Sometimes the tendency is to spend time thinking about other people or relationships, trying to decipher what someone else is thinking or feeling and why. This is caused by dependency on others and anxieties and fears about being rejected, due to shame. A person can become obsessed when they think they’ve made or might make a “mistake.” Sometimes they can lapse into fantasy about how they’d like things to be or about someone they love to avoid the pain of the present. This is one way to stay in denial, but it keeps people from living their lives.
Codependents need other people to like them to feel okay about themselves, and they’re afraid of being rejected or abandoned, even though they can function on their own. Other codependents need to always be in a relationship because they feel depressed or lonely when they’re by themselves for too long. This trait makes it hard for them to end a relationship, even when the relationship is painful or abusive. They end up feeling trapped.
A major problem is that they don’t face their problems. They are in denial. Usually they think the problem is someone else or the situation. They either keep complaining or trying to fix the other person or go from one relationship or job to another and never own up the fact that they have a problem. They also deny their feelings and needs. When you don’t know what you’re feeling and instead focus on what others are feeling, you won’t reach out to others and have trouble receiving help others can give you. You are afraid to become vulnerable and miss the opportunity for love and intimacy.
Intimacy does not refer necessarily to sex, although sexual dysfunction is often a reflection of an intimacy problem. We need to be open and close with someone in an intimate relationship. A good marriage and a healthy family life depend on it, but because of shame and weak boundaries, a person might fear judgment, rejection, or abandonment. On the other hand, they may fear being smothered in a relationship and losing their autonomy. A need for closeness might be denied and the person feels that their partner wants too much of their time; they might complain that you’re unavailable, but he or she is denying his or her need for separateness.

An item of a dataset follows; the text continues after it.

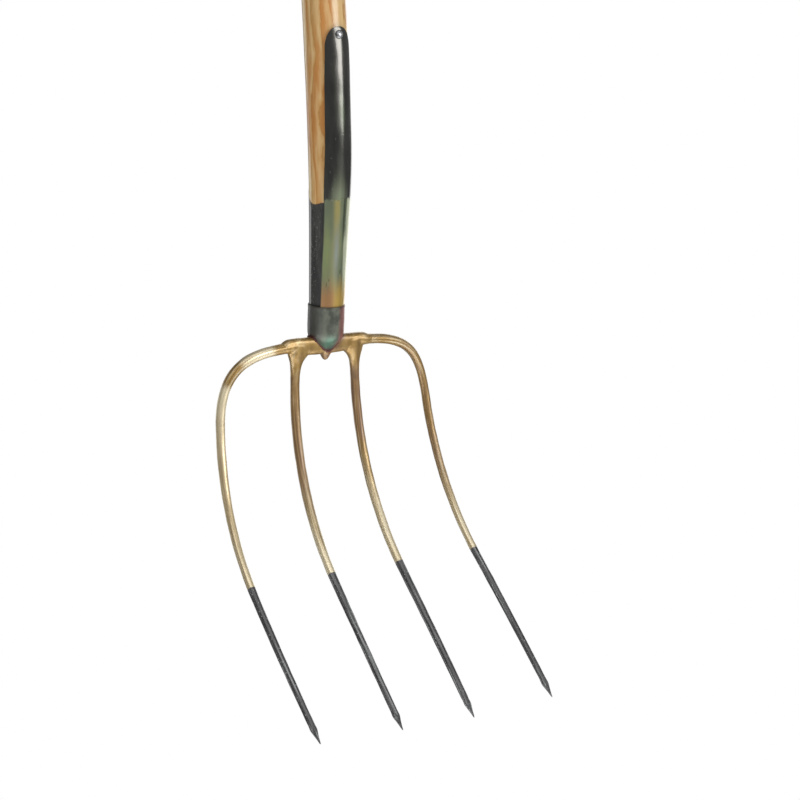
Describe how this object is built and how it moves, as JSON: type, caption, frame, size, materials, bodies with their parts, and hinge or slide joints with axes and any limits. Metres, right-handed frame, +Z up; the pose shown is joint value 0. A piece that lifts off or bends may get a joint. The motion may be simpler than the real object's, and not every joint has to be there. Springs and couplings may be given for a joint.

All of this can bring about a life that is full of anxiety, maybe depression and guilt along with never feeling adequate and being able to engage others in a satisfactory way in communication. Fear of making mistakes, of being a failure or being trapped in the relationship are all symptoms of this debilitating condition.
Whatever situation you came out of, there are ways to learn to be better at getting along with the people around us, whether they are in our families, our schools, our places of employment or wherever we happen to need to communicate with them. There are programs such as Celebrate Recovery© that help overcome the obstacles of codependency, but the object of the support group is to facilitate ways to understand yourself under the authority and blessing of God and your need for others in your life to help you as you work out of the codependent behavior you may be locked into.